Exercise brief:
From the line with "points = [vertex.co" to the line with "bpy.context.scene.collection.objects.link(empty)", both lines included, set down exactly those lines, please, and no others.

Given material:
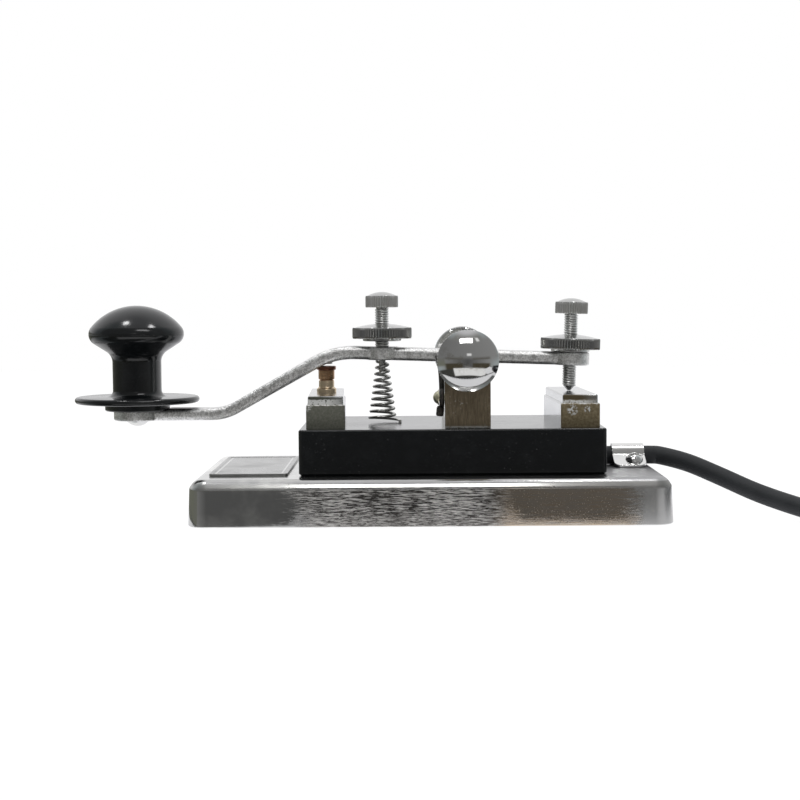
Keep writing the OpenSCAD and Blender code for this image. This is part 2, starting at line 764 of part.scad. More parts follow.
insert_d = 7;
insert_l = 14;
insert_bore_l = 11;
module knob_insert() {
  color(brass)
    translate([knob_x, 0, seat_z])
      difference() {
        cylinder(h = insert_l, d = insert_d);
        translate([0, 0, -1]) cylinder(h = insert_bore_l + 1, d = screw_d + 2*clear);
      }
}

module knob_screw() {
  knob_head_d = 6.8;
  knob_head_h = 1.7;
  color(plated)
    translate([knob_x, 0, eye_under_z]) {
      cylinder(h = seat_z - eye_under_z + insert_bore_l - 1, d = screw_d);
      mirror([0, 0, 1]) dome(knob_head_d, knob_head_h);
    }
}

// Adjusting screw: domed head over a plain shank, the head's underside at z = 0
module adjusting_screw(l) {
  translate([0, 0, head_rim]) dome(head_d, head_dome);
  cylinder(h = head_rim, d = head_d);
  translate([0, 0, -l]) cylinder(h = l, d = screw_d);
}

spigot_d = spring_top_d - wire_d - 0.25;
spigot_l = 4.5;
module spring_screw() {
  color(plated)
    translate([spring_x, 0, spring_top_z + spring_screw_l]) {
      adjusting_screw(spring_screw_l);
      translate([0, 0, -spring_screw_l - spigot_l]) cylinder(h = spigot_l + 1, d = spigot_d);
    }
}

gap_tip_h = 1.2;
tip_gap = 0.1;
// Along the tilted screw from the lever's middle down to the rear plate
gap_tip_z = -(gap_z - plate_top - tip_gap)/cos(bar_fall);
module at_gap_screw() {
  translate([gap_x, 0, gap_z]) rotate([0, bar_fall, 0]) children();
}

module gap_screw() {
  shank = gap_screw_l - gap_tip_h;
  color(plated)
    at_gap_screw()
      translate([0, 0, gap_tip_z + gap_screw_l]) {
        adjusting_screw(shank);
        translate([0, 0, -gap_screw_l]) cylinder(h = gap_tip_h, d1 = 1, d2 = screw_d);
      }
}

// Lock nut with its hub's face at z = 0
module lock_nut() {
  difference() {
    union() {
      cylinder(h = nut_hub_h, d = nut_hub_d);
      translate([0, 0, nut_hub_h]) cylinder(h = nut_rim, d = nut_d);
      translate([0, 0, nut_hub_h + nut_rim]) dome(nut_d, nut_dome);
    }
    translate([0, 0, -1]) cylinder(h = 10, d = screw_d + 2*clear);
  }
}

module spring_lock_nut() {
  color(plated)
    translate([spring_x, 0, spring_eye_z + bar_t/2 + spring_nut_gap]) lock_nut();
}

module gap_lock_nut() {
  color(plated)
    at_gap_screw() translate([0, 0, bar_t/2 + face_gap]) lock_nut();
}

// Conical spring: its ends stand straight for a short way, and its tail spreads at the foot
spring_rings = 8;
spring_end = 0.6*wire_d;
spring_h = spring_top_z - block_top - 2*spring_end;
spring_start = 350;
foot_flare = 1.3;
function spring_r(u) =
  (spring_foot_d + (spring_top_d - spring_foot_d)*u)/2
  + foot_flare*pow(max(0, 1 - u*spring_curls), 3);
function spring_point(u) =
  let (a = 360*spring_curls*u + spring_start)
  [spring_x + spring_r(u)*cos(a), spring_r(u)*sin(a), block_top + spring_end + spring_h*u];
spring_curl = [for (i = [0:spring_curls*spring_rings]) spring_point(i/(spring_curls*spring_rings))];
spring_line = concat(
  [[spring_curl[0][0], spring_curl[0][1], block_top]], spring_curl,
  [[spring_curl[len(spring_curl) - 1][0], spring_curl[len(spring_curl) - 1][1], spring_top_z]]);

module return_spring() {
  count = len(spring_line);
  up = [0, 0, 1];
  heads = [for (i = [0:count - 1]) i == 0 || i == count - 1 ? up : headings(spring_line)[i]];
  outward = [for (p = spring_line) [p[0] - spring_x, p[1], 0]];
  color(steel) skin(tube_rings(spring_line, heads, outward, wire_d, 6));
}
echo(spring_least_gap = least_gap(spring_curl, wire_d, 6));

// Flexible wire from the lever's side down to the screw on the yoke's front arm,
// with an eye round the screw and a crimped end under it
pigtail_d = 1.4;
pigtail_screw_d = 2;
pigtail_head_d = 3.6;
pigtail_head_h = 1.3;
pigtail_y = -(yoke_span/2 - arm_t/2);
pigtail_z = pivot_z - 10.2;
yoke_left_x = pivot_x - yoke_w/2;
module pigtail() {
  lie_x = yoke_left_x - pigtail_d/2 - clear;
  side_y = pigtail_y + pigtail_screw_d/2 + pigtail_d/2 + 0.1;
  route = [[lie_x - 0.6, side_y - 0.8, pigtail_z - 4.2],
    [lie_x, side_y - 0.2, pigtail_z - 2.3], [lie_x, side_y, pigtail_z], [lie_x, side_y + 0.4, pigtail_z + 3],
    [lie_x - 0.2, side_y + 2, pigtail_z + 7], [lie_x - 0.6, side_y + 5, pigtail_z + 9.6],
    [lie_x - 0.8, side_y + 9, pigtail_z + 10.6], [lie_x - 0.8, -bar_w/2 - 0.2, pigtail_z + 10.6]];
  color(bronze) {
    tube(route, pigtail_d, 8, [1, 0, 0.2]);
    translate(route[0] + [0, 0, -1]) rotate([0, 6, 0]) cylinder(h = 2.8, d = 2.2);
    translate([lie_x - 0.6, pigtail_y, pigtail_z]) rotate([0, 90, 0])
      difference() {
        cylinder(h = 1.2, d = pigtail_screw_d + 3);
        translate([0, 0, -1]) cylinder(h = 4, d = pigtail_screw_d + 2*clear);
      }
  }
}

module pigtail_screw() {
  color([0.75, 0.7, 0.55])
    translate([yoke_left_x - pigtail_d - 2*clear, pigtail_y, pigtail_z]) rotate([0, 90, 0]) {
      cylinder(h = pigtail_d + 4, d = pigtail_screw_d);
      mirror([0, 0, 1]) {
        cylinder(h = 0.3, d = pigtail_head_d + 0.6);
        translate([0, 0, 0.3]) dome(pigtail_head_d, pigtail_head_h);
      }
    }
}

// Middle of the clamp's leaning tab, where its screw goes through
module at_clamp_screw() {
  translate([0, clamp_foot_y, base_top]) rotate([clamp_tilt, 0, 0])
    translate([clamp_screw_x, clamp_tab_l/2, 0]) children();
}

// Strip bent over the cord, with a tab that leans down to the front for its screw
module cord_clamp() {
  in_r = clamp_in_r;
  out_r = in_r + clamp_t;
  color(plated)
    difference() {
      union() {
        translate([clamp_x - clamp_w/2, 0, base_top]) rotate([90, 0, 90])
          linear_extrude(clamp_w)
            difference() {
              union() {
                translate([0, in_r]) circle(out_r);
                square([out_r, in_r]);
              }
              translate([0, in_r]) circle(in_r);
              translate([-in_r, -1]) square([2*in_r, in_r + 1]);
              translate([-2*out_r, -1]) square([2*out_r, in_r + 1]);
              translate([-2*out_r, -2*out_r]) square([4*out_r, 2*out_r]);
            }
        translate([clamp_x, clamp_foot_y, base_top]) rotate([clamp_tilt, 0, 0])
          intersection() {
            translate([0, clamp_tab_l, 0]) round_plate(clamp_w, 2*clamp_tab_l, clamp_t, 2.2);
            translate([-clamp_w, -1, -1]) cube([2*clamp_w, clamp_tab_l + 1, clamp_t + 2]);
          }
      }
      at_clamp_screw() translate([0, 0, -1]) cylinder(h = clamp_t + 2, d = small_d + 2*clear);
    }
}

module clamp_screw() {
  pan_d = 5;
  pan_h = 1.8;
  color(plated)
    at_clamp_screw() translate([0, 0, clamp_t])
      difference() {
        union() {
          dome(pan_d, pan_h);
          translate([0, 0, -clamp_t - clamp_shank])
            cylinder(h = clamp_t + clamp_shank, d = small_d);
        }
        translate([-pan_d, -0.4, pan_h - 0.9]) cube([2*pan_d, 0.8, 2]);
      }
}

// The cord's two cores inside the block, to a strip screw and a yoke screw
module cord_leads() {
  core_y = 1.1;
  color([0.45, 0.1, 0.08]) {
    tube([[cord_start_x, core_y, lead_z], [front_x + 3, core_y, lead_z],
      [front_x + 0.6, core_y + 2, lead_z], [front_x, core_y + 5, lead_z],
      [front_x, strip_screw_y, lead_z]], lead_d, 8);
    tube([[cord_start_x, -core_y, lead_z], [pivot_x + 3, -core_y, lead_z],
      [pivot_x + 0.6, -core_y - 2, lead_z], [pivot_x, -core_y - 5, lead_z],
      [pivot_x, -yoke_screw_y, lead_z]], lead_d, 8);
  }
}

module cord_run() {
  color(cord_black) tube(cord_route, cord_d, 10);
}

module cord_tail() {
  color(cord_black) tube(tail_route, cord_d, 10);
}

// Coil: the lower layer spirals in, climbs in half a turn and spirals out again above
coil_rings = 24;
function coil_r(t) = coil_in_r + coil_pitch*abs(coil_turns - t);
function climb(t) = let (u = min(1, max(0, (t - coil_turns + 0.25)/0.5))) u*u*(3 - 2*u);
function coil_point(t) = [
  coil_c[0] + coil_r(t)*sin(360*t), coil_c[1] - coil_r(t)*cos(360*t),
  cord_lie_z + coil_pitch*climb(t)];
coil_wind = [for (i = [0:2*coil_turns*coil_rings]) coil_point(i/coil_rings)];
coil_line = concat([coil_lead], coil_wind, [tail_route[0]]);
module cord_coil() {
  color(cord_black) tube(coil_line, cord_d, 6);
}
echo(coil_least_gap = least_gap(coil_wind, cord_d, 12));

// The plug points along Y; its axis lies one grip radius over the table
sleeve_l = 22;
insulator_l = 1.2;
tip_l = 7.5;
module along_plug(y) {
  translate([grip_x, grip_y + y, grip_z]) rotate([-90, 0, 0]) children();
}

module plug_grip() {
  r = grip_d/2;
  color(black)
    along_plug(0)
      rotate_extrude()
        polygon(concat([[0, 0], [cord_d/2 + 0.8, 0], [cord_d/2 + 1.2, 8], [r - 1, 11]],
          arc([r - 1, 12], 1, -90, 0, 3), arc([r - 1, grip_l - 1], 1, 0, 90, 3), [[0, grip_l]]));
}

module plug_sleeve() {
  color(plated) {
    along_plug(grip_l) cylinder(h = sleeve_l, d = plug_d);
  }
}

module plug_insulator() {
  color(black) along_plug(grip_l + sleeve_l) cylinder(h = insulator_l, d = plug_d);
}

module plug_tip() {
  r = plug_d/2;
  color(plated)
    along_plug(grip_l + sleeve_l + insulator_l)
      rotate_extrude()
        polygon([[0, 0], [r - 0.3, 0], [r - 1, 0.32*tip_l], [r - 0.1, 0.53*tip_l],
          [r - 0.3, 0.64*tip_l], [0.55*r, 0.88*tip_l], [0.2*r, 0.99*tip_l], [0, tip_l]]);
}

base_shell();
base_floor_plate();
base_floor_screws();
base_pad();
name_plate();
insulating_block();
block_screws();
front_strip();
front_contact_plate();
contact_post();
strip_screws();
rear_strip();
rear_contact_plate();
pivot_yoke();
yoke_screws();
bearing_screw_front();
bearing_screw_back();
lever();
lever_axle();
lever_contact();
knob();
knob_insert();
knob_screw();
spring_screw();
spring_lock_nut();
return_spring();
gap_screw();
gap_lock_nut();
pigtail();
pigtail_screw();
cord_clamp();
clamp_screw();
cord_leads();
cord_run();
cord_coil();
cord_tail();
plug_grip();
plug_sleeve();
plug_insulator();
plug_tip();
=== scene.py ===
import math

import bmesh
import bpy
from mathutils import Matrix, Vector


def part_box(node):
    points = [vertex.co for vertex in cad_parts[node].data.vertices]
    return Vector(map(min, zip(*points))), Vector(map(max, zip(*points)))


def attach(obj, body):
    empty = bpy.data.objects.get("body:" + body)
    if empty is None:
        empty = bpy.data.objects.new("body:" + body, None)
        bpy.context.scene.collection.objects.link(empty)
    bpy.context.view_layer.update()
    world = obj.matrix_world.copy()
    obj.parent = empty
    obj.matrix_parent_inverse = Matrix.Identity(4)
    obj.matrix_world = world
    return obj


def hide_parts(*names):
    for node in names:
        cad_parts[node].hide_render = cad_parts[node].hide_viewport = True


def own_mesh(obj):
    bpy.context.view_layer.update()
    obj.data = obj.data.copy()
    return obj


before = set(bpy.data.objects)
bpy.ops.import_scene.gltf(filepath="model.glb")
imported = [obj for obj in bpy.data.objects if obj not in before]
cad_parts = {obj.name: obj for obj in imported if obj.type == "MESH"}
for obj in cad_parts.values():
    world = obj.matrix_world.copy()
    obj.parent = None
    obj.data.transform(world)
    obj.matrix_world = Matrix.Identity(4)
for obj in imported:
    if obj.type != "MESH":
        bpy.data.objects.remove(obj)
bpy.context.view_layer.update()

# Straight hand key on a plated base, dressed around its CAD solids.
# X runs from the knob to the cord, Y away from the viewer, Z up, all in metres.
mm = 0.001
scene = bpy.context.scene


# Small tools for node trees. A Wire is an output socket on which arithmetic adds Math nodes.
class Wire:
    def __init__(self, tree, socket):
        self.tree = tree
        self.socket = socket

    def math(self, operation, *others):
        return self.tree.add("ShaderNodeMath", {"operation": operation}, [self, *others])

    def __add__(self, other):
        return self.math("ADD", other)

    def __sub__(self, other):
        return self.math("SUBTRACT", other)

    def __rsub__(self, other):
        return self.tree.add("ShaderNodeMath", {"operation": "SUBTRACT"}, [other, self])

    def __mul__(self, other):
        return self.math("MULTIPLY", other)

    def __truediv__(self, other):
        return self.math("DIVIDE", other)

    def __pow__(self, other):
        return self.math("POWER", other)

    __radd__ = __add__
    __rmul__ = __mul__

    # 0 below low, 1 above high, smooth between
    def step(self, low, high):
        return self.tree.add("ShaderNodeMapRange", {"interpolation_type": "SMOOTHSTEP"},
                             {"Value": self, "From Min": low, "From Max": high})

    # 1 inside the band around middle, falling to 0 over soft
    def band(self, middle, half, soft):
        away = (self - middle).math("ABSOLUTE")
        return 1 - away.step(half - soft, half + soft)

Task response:
    points = [vertex.co for vertex in cad_parts[node].data.vertices]
    return Vector(map(min, zip(*points))), Vector(map(max, zip(*points)))


def attach(obj, body):
    empty = bpy.data.objects.get("body:" + body)
    if empty is None:
        empty = bpy.data.objects.new("body:" + body, None)
        bpy.context.scene.collection.objects.link(empty)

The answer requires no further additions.